Now, to put ambition to death, you must nail it to the cross. Jesus put it like this to His disciples: “If anyone wants to come after Me, he must deny himself, take up his cross, and follow Me.” (Matthew 16:24)
When I talk about the sweet death of ambition, I mean nothing less than a true surrender of yourself and all of your ambition to God. And to surrender your ambition to God, you must recognize what your ambition is. What is it that you are striving after? What do you wish to accomplish in life? You must examine yourself and pinpoint what exactly it is that is driving you. And pray that God would reveal all that is in your heart, lest it remain hidden.

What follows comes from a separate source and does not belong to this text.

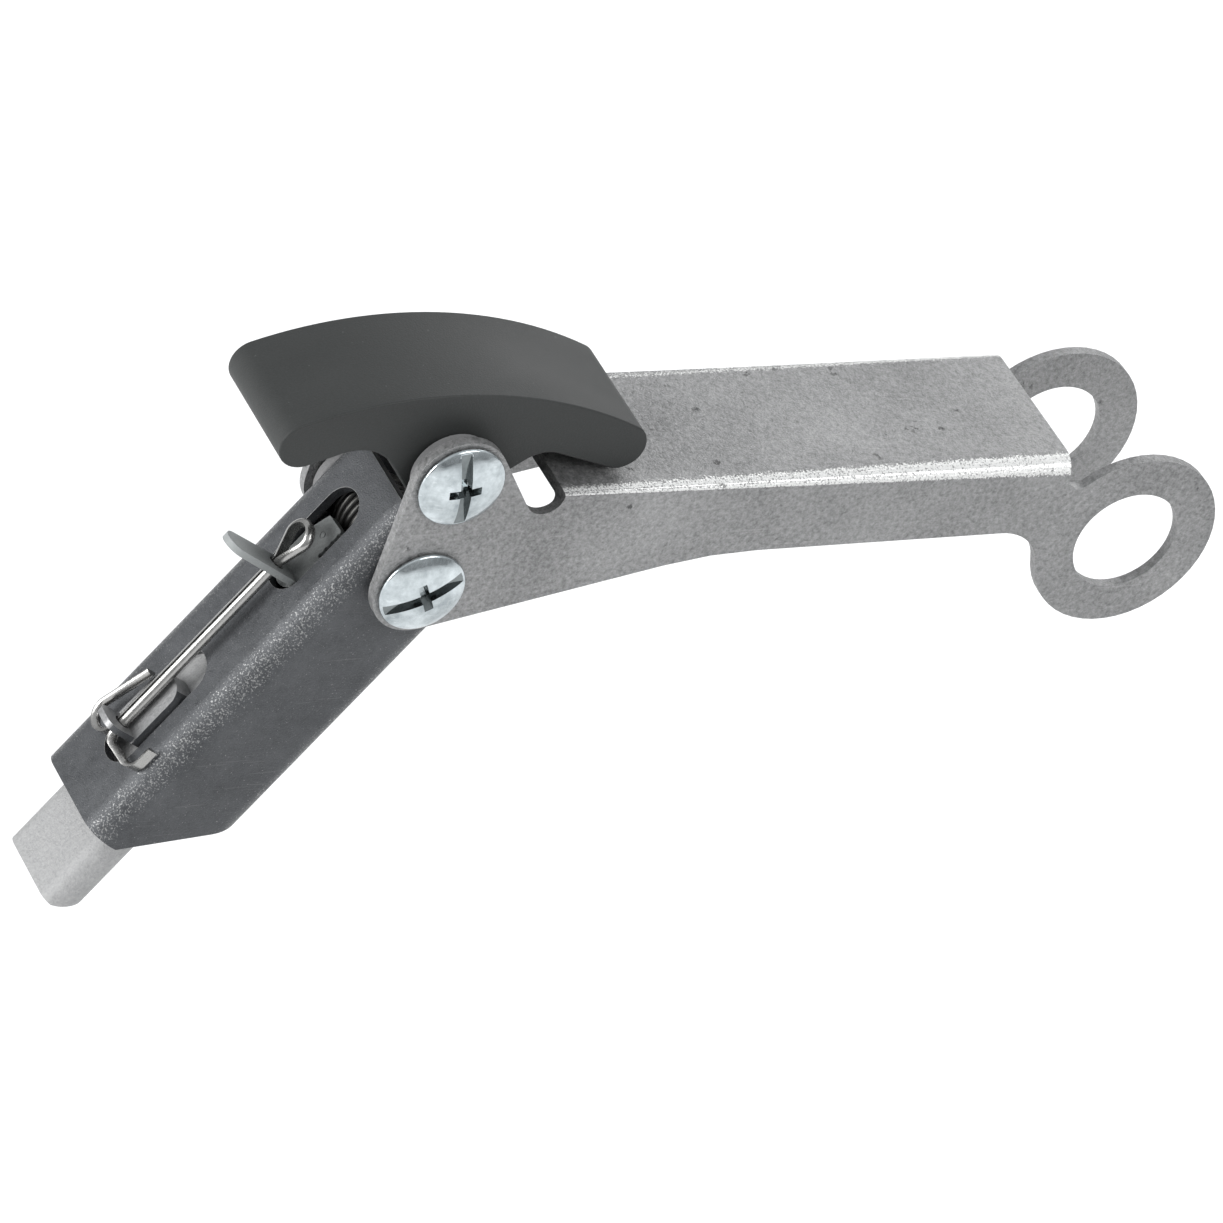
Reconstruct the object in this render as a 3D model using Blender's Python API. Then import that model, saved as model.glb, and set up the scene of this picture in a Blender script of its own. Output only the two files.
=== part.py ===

It makes no difference why you have the ambitions that you do. Of course you should surrender every worldly reason for your ambition such as the desires for fame and honor or for wealth and pleasure. But the same submission applies for every godly ambition you have as well. You could simply want to love others well, make the most use of the gifts God has blessed you with, or pursue something because you thought God was calling you to it.
Honorable or dishonorable, you must bring your ambition before God and nail it to the cross. This is where you must pray with Christ, “yet not My will, but Yours be done.” (Luke 22:42)
Of course, surrender is all much easier said—or prayed—than done. I certainly can’t pretend that I have perfected the art of surrender. Yet I have learned that what I do not surrender, God will take for Himself.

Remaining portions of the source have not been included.